De nombreuses copies
Un tel succès n’est pas passé inaperçu aux yeux de la concurrence, qui n’a pas attendu longtemps pour sortir, disons-le franchement, des copies : Dinger chez Yum, Shim-E-Stick de Strike King pour les plus connus. Attention, ces leurres directement inspirés du Senko possèdent cependant des propriétés différentes et intéressantes. Le Shim-E-Stick est plus léger, plus souple, quant au Dinger, il est plus raide. Aujourd’hui, il existe des soft stickbaits plus éloignés de la forme originelle comme le Yammy Fish de Jackall, plus court et dense qui propose une bouchée plus petite mais des skippings tout aussi lointains ou le Realis Wriggle Stick de Duo, plus épais, plus lourd. Le succès commercial du Senko a créé à lui seul une catégorie de leurres à part entière : les stickworms ou soft stickbaits.
Perpétuelle renaissance
Le soft stickbait se réinvente lors de chaque innovation. Il a connu un regain d’intérêt lorsque le montage « wacky » est apparu et a été popularisé par Jackall avec son imitation de ver, le Flick Shake. Le stickworm en a profité pour redorer son image, insufflant au montage wacky d’origine plus de tonicité et de densité. Puis quelques années plus tard, le montage « neko rig » l’a conforté dans sa nouvelle application. Car si l’on peut pêcher en wacky aussi avec un simple worm, pour le neko rig en revanche, le stickworm est incontournable. Et lorsque le montage Ned Rig est sorti, tous les observateurs ont encore une fois été bluffés par l’incroyable polyvalence de ce leurre : c’était encore lui ! En taille plus petite certes, flottant, mais ce vieux soft stickbait était encore là. On pourrait vraiment croire que l’expression « faire du neuf avec du vieux » a été créée pour lui !
Les nouveaux montages
En plus du montage texan classique, il est possible de proposer ces soft stickbaits de diverses manières. En wacky, le ver (worm) est piqué au centre par un hameçon simple, plombé ou non. Le leurre s’anime presque surplace, par de très courts mouvements de scion (shaking).

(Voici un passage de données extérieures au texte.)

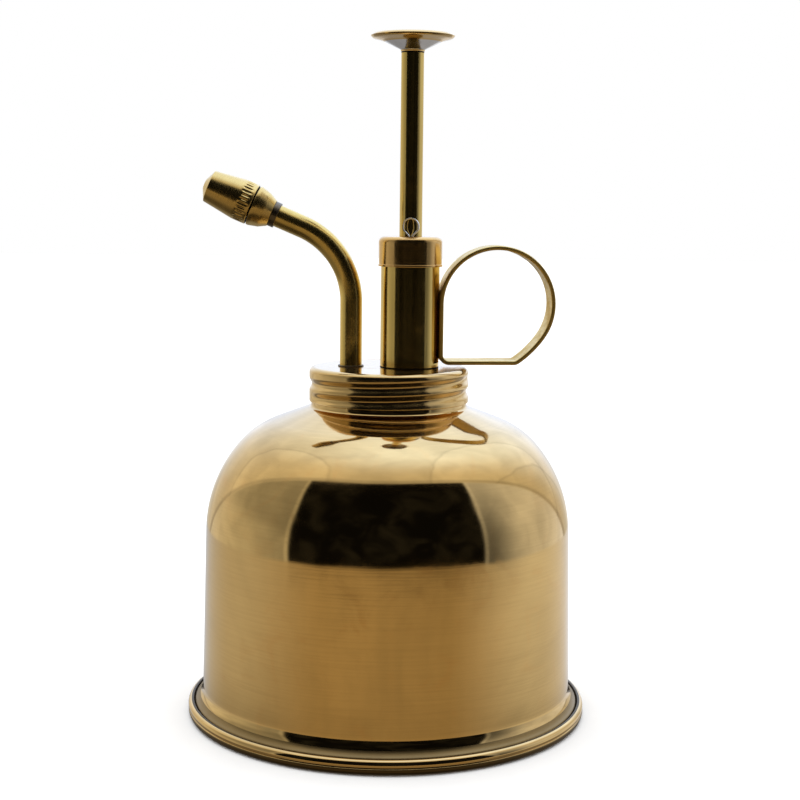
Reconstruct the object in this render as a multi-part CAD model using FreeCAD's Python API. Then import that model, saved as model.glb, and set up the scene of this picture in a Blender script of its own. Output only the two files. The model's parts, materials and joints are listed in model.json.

Le neko rig est un montage wacky sans plomb. Sa particularité repose dans l’insert lesté en tungstène que l’on pique dans la queue du stickworm. Avec cette asymétrie de densité, le leurre bascule et coule droit. Une fois au fond, on l’anime comme en wacky, mais il reste vertical et visible de plus loin.
Pour le Ned rig, on utilise une tête plombée champignon et un petit soft stickbait flottant. Sa présentation verticale sur le fond ressemble très fort à un montage neko rig, mais plus plombé.